When launched, subscribers got to watch one hour of real time streaming for every dollar they paid as their subscription fees. Things have improved now and subscribers have access to unlimited real time streaming at no extra charges. The $4.99 plan allows subscribers to have two DVDs every month though not at the same time, but these can be watched only on the computer.

Finance – then and now

Sometime in 2010, the price of Netflix’s stock touched close to $176, rising by 219%. Again in 2010, its subscriber base grew by 8 million, totaling 20 million in all. When its shares reached a peak, Netflix found its stock at almost $300. In July the announcements regarding the launch of Qwikster were met with customer disapproval and the price fell to $130.

Netflix has improved upon its algorithm by 10%. It has been charged with practices called “throttling” and “smoothing” too! In a 2005 settlement that came under criticism, attorneys were paid a fee of $2.5 million, whereas members got only free coupons. This case involved lacunae in the Terms of Use. These terms of use have seen change.

The strength of Netflix lies in that it offers an alternative to cable television. As a subscriber I do not want to view endless hours of commercials and channels that really don’t interest me, right?

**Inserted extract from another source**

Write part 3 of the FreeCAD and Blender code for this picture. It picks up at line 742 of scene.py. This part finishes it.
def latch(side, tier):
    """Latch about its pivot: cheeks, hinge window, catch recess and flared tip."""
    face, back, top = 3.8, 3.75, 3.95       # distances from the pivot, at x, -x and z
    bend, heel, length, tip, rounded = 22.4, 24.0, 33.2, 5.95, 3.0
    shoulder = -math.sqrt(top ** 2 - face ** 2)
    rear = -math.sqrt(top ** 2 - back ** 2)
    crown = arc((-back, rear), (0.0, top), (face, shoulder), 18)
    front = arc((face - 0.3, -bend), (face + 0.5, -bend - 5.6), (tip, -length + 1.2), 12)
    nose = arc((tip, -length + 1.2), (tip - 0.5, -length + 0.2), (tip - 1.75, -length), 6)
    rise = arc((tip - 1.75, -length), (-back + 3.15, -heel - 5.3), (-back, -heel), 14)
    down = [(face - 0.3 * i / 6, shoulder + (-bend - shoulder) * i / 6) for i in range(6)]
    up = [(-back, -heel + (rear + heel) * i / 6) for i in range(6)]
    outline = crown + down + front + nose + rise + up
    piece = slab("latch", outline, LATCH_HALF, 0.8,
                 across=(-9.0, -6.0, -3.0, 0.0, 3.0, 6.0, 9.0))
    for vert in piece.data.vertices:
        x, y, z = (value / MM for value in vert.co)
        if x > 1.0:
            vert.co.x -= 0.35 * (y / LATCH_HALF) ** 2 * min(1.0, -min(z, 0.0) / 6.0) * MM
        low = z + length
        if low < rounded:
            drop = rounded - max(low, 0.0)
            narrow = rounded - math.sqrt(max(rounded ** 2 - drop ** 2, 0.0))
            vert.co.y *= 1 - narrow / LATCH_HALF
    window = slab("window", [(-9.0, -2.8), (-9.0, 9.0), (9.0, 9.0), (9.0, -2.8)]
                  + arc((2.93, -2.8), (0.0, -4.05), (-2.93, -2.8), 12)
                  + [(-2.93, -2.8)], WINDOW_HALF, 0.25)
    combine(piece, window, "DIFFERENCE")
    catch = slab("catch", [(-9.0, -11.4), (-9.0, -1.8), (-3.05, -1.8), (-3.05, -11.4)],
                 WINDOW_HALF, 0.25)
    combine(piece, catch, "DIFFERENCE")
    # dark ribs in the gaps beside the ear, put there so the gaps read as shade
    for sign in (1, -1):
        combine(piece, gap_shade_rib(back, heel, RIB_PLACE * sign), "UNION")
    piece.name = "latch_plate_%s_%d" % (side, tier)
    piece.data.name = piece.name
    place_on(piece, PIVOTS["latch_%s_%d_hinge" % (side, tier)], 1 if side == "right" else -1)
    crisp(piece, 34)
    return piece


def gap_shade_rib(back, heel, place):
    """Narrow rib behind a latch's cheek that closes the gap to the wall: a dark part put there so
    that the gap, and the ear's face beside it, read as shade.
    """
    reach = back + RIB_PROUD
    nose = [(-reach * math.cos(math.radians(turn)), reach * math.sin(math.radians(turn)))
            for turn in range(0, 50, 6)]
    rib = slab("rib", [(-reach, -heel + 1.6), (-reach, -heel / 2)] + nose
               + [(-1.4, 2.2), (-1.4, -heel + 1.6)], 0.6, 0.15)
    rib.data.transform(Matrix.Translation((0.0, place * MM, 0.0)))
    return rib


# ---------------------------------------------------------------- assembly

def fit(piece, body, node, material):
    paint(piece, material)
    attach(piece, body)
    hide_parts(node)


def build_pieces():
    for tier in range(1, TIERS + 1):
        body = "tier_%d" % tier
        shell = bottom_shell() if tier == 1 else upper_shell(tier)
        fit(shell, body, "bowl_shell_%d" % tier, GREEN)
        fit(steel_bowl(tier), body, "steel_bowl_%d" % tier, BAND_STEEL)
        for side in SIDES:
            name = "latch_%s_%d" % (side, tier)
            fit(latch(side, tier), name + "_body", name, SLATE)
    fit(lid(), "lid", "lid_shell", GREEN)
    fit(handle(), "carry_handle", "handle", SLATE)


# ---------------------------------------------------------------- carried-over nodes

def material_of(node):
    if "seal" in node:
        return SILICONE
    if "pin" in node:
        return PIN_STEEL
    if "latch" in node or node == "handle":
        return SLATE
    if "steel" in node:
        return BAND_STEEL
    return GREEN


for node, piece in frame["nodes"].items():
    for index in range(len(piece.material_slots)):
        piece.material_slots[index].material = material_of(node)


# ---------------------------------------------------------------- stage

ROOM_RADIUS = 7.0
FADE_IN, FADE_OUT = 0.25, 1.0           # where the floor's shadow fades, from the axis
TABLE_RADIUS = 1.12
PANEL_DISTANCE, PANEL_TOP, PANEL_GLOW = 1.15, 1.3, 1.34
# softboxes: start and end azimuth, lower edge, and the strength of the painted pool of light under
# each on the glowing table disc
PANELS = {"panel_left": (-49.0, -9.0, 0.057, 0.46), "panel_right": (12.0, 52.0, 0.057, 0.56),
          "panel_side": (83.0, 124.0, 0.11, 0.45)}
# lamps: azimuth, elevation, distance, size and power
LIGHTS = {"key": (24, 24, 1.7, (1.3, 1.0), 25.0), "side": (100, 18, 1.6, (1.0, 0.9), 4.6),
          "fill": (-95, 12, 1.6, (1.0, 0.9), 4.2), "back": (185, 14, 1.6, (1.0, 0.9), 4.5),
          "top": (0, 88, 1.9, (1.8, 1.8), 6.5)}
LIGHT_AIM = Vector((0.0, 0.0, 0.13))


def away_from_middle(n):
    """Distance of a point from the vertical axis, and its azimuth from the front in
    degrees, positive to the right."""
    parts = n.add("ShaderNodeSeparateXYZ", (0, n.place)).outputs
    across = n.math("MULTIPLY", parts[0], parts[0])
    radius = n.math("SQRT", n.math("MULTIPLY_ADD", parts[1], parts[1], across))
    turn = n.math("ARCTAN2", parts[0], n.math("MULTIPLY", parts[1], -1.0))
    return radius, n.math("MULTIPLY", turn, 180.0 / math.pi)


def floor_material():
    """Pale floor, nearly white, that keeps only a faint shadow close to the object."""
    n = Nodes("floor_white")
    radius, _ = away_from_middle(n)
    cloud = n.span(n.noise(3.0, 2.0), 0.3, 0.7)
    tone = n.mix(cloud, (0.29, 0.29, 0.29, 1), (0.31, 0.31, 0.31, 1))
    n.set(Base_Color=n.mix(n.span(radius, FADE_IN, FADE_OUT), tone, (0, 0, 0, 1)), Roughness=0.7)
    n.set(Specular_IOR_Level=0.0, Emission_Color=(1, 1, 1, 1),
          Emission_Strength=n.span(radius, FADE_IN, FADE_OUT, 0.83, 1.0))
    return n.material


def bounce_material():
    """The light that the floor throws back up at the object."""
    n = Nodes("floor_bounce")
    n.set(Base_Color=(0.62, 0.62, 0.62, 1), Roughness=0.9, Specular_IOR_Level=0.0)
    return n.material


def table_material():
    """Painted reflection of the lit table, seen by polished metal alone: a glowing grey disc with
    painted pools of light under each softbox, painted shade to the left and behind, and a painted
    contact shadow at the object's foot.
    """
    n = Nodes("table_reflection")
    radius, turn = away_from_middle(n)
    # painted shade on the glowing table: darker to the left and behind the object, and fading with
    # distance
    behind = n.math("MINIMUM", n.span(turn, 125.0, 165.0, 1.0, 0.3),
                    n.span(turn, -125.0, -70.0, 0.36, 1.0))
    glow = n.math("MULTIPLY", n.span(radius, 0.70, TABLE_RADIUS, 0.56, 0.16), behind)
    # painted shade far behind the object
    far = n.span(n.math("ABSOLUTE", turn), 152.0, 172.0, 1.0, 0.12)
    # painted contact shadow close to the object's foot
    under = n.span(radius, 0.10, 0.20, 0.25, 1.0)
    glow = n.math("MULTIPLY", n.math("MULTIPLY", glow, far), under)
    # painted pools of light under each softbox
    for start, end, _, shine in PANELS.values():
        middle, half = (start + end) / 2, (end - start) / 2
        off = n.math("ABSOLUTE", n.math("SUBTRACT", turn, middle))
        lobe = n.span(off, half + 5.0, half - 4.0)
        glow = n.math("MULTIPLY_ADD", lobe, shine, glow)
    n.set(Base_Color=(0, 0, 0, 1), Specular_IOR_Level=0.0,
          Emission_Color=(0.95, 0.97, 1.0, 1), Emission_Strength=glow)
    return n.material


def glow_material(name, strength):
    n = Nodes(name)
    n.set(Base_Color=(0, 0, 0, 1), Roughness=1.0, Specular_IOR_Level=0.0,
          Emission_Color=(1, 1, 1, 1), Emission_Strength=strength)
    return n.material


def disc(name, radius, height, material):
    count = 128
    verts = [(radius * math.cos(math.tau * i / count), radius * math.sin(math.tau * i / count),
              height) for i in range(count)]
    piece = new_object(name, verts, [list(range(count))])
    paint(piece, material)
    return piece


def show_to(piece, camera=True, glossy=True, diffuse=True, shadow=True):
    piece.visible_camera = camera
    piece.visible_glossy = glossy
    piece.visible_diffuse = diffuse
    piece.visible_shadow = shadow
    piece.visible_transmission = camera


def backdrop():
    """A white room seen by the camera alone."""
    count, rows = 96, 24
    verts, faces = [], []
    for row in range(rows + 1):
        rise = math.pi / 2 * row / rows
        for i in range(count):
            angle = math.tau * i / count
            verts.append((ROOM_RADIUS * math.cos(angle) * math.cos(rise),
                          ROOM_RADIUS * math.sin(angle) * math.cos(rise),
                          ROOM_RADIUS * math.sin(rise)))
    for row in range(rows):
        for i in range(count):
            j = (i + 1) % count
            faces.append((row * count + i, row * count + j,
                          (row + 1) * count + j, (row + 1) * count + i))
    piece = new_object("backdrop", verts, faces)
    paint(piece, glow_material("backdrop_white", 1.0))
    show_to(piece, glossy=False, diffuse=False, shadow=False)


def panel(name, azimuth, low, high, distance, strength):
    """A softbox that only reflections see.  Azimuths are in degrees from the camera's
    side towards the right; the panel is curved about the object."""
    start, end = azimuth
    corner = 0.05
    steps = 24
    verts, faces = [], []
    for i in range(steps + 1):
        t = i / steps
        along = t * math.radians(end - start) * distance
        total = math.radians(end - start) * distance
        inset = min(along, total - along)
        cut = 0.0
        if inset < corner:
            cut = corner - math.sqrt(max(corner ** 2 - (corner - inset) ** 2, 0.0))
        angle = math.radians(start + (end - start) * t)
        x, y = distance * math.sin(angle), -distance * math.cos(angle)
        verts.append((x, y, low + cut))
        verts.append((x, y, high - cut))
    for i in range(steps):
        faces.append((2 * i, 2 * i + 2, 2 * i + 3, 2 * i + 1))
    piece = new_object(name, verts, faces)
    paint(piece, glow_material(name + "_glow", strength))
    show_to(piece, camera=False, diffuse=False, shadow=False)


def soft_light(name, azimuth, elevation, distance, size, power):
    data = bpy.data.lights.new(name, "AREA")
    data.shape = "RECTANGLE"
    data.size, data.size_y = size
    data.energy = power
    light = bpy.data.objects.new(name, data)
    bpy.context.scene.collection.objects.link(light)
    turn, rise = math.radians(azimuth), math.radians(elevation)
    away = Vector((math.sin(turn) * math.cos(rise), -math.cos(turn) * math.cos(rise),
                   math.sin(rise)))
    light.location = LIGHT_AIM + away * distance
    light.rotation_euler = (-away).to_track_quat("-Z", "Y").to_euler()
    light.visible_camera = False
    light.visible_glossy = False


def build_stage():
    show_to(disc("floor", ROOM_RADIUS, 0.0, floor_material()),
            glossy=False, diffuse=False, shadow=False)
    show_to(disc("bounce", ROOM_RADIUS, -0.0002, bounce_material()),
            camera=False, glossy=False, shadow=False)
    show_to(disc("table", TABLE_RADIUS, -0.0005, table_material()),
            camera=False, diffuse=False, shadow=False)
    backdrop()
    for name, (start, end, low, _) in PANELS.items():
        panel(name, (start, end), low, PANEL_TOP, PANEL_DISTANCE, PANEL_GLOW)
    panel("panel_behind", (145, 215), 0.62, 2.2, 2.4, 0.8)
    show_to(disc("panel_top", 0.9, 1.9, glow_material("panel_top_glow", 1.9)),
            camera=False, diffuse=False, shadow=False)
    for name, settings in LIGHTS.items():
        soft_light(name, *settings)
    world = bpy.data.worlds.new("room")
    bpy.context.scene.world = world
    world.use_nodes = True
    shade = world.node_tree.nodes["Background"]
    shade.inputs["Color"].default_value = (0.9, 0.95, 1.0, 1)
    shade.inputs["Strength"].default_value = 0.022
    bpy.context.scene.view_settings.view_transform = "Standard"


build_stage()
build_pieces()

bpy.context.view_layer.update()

That’s why the Netflix investment makes sense.

Charting Growth highlights

Netflix lays a lot of emphasis on workers' interests. Today it is one of the largest dot-com successes. The success of Netflix lies in the fact that it is constantly upgrading to the scope of the Internet and its use in the entertainment industry. It uses this potential for its online DVD rental program.

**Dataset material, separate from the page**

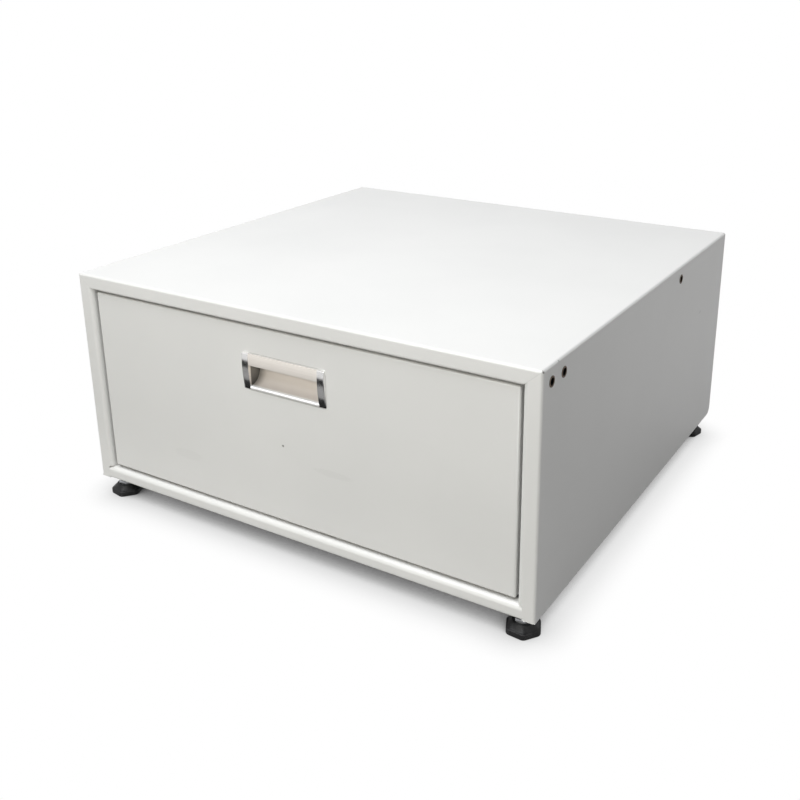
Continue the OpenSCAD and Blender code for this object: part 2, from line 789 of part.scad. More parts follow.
// Outline of an end cap: upright at the hood, curving back to the foot
module cap_outline(lap) {
    intersection() {
        translate([-hood_proud + lap, lap]) square([hood_proud - lap, handle_h - 2*lap]);
        union() {
            translate([cap_face_r - hood_proud + lap, cap_face_z]) circle(cap_face_r, $fn = 360);
            translate([-hood_proud + lap, cap_face_z]) square([hood_proud, handle_h]);
        }
        round_rect([-hood_proud + lap, -10], [10, handle_h - lap], 2);
    }
}

// Shell of the finger hollow behind the drawer front's face
module hollow_shell(r) {
    intersection() {
        translate([-hollow_axis_out, hollow_z]) circle(r, $fn = 120);
        translate([-eps, 0]) square([2*hollow_r, 3*hollow_r]);
    }
}

// Round lower lip, in front of the drawer front's face
module lip_bar() {
    intersection() {
        translate([lip_h/2 - lip_proud, cap_lap + lip_h/2]) circle(lip_h/2);
        translate([-lip_proud - 1, cap_lap]) square([lip_proud + 1, lip_h]);
    }
}

module handle_body() {
    color("silver") translate([0, y_skin, handle_z]) along_x(-body_half, body_half) difference() {
        union() {
            cap_outline(cap_lap);
            hollow_shell(hollow_r + hollow_t);
            lip_bar();
        }
        translate([-hollow_axis_out, hollow_z]) circle(hollow_r, $fn = 120);
        translate([-2*hood_proud, lip_h + cap_lap]) square([2*hood_proud - hollow_axis_out, cap_face_z - lip_h - cap_lap]);
        translate([-hood_proud + cap_lap + hood_t, cap_face_z - 1])
            square([hood_proud - cap_lap - hood_t - hollow_axis_out + eps, hood_h - hood_t - 3]);
    }
}

module handle_cap(side) {
    color("gainsboro") on_side(side) translate([0, y_skin, handle_z]) difference() {
        union() {
            along_x(-handle_len/2, -body_half) cap_outline(0);
            along_x(-body_half - tongue_w, -body_half) hollow_shell(hollow_r + hollow_t);
        }
        for (z = handle_screw_z) translate([-handle_screw_x, -handle_screw_len, z]) rotate([-90, 0, 0])
            cylinder(d = handle_screw_d + 2*hole_clear, h = handle_screw_len + 1);
    }
}

module handle_screw_holes() {
    for (s = [-1, 1], z = handle_screw_z) translate([s*handle_screw_x, y_skin - 1, handle_z + z])
        rotate([-90, 0, 0]) cylinder(d = handle_screw_d + 2*hole_clear, h = skin_t + 2);
}

module handle_screws() {
    color("silver") for (s = [-1, 1], z = handle_screw_z)
        translate([s*handle_screw_x, y_skin + skin_t, handle_z + z]) rotate([0, 0, 90])
            headed_pin(handle_screw_d, handle_head_d, screw_head_h, skin_t + handle_screw_len);
}

// ---- Feet ----

// Six-sided outline with round corners
module pad_outline() {
    d = (pad_af/2 - pad_corner_r)/cos(30);
    for (a = [0:60:120]) rotate(a) square([d, pad_af], center = true);
    for (a = [0:60:300]) rotate(a) translate([d, 0]) circle(pad_corner_r);
}

module foot_pad(i) {
    color("dimgray") translate([feet[i][0]*foot_x, feet[i][1], 0]) difference() {
        union() {
            rotate(pad_turns[i]) linear_extrude(height = pad_rim_h) pad_outline();
            rotate_extrude() polygon([[0, pad_floor], [pad_shoulder_r, pad_floor], [pad_shoulder_r, pad_rim_h],
                                      [pad_boss_d/2, pad_h], [0, pad_h]]);
        }
        translate([0, 0, pad_floor]) cylinder(d = stud_d + 2*stud_clear, h = pad_h);
    }
}

module foot_stud(i) {
    color("silver") translate([feet[i][0]*foot_x, feet[i][1], 0]) {
        translate([0, 0, pad_floor]) cylinder(d = stud_d, h = z_case + stud_rise - pad_floor);
        translate([0, 0, pad_h]) hexagon(nut_af, collar_h);
    }
}

case_top();
case_side(-1);  // case_side_left
case_side(1);  // case_side_right
frame_top_rail();
frame_stile(-1);  // frame_stile_left
frame_stile(1);  // frame_stile_right
sill(-1);  // sill_left
sill(1);  // sill_right
front_bottom_rail();
rear_bottom_rail();
back_panel();
top_stiffener(y_front + stiffener_inset);  // top_stiffener_front
top_stiffener((y_front + y_back)/2);  // top_stiffener_middle
top_stiffener(y_back - stiffener_inset);  // top_stiffener_rear
foot_plate(0);  // foot_plate_front_left
foot_plate(1);  // foot_plate_front_right
foot_plate(2);  // foot_plate_rear_left
foot_plate(3);  // foot_plate_rear_right
foot_weld_nuts();
foot_lock_nuts();
side_thread_inserts();
slide_bracket(-1);  // slide_bracket_left
slide_bracket(1);  // slide_bracket_right
slide_outer(-1);  // slide_outer_left
slide_outer(1);  // slide_outer_right
slide_rivets();
slide_middle(-1);  // slide_middle_left
slide_middle(1);  // slide_middle_right
outer_cage(-1);  // outer_cage_left
outer_cage(1);  // outer_cage_right
ball_rows(-1, outer_ball_x, outer_ball_z);  // outer_balls_left
ball_rows(1, outer_ball_x, outer_ball_z);  // outer_balls_right
inner_cage(-1);  // inner_cage_left
inner_cage(1);  // inner_cage_right
ball_rows(-1, inner_ball_x, inner_ball_z);  // inner_balls_left
ball_rows(1, inner_ball_x, inner_ball_z);  // inner_balls_right
drawer_front_skin();
drawer_front_liner();
drawer_tub();
drawer_back();
handle_body();
handle_cap(-1);  // handle_cap_left
handle_cap(1);  // handle_cap_right
handle_screws();
slide_inner(-1);  // slide_inner_left
slide_inner(1);  // slide_inner_right
drawer_slide_screws();
drawer_front_screws();
drawer_back_rivets();
foot_pad(0);  // foot_pad_front_left
foot_pad(1);  // foot_pad_front_right
foot_pad(2);  // foot_pad_rear_left
foot_pad(3);  // foot_pad_rear_right
foot_stud(0);  // foot_stud_front_left
foot_stud(1);  // foot_stud_front_right
foot_stud(2);  // foot_stud_rear_left
foot_stud(3);  // foot_stud_rear_right
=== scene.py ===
# Laundry pedestal with one wide drawer: its fine shapes, finishes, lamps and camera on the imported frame.
import json
import math
import bmesh
import bpy
import numpy as np
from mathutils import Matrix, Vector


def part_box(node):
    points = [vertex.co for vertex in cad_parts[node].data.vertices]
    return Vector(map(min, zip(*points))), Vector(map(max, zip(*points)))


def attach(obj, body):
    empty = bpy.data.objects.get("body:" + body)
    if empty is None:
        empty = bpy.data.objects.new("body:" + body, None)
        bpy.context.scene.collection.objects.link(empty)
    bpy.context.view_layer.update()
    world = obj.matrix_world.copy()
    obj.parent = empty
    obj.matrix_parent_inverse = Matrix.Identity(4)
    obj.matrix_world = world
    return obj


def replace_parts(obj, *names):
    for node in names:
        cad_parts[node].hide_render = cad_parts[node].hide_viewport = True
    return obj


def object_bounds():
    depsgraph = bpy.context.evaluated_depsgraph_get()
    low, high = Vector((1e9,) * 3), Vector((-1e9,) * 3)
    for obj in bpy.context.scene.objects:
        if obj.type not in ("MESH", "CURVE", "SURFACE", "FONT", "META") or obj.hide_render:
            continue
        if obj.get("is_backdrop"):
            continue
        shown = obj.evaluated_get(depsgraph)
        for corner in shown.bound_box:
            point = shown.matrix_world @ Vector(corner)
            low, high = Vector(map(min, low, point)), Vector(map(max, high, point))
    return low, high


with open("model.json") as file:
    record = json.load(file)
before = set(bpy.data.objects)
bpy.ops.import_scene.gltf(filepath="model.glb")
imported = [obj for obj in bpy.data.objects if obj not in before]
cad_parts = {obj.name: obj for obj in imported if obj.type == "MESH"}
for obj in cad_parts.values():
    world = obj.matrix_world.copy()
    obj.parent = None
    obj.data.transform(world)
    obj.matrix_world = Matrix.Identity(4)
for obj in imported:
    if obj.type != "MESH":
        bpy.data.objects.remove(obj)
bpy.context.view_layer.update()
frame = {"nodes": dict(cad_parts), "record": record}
nodes = frame["nodes"]
slotOf = {row["node"]: row["material_slot"] for row in frame["record"]["subparts"]}
print("frame loaded with", len(nodes), "nodes")

mm = 0.001
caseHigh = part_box("case_top")[1]
topZ, sideX, rearY = caseHigh.z, caseHigh.x, caseHigh.y
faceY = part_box("frame_stile_left")[0].y         # front of the frame
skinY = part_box("drawer_front_skin")[0].y        # front of the drawer
pullLow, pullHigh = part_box("handle_cap_left")[0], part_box("handle_cap_right")[1]


# helpers that add shader nodes to a material's tree

def startMaterial(name):
    material = bpy.data.materials.new(name)
    material.use_nodes = True
    tree = material.node_tree
    place = tree.nodes.new("ShaderNodeTexCoord").outputs["Object"]
    return material, tree, tree.nodes["Principled BSDF"], place


def stretched(tree, place, scale):
    # the piece's own coordinates, stretched for a grain
    mapping = tree.nodes.new("ShaderNodeMapping")
    tree.links.new(place, mapping.inputs["Vector"])
    mapping.inputs["Scale"].default_value = scale
    return mapping.outputs["Vector"]


def axes(tree, place):
    # the coordinates one by one, under the names X, Y and Z
    parts = tree.nodes.new("ShaderNodeSeparateXYZ")
    tree.links.new(place, parts.inputs["Vector"])
    return parts.outputs


def noise(tree, place, scale, detail, roughness=0.5):
    texture = tree.nodes.new("ShaderNodeTexNoise")
    tree.links.new(place, texture.inputs["Vector"])
    texture.inputs["Scale"].default_value = scale
    texture.inputs["Detail"].default_value = detail
    texture.inputs["Roughness"].default_value = roughness
    return texture.outputs["Fac"]


def spread(tree, value, low, high, fromLow=0.0, fromHigh=1.0, smooth=False):
    # the value's range fromLow..fromHigh laid over low..high
    ramp = tree.nodes.new("ShaderNodeMapRange")
    ramp.interpolation_type = "SMOOTHSTEP" if smooth else "LINEAR"
    tree.links.new(value, ramp.inputs["Value"])
    limits = {"From Min": fromLow, "From Max": fromHigh, "To Min": low, "To Max": high}
    for key, number in limits.items():
        ramp.inputs[key].default_value = number
    return ramp.outputs["Result"]


def rise(tree, value, low, high, origin=0.0, smooth=False):
    # 0 below low and 1 above high, both counted from the origin
    return spread(tree, value, 0, 1, origin + low, origin + high, smooth)


def fall(tree, value, low, high, origin=0.0, smooth=False):
    # 1 below low and 0 above high, both counted from the origin
    return spread(tree, value, 1, 0, origin + low, origin + high, smooth)


def combined(tree, operation, a, b):
    sums = tree.nodes.new("ShaderNodeMath")
    sums.operation = operation
    for socket, value in ((sums.inputs[0], a), (sums.inputs[1], b)):
        if isinstance(value, (int, float)):
            socket.default_value = value
        else:
            tree.links.new(value, socket)
    return sums.outputs["Value"]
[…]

Re-structuring its activities and bringing its DVD business under a brand umbrella has enabled the company to increase its subscriber base considerably. The increase in millions of subscribers and the stance to go beyond the shores of the American continent and cross over to Europe has made the name a household necessity in the Caribbean, Mexico and Latin America. The real time streaming in the UK and in Ireland simply supports the "global" claim.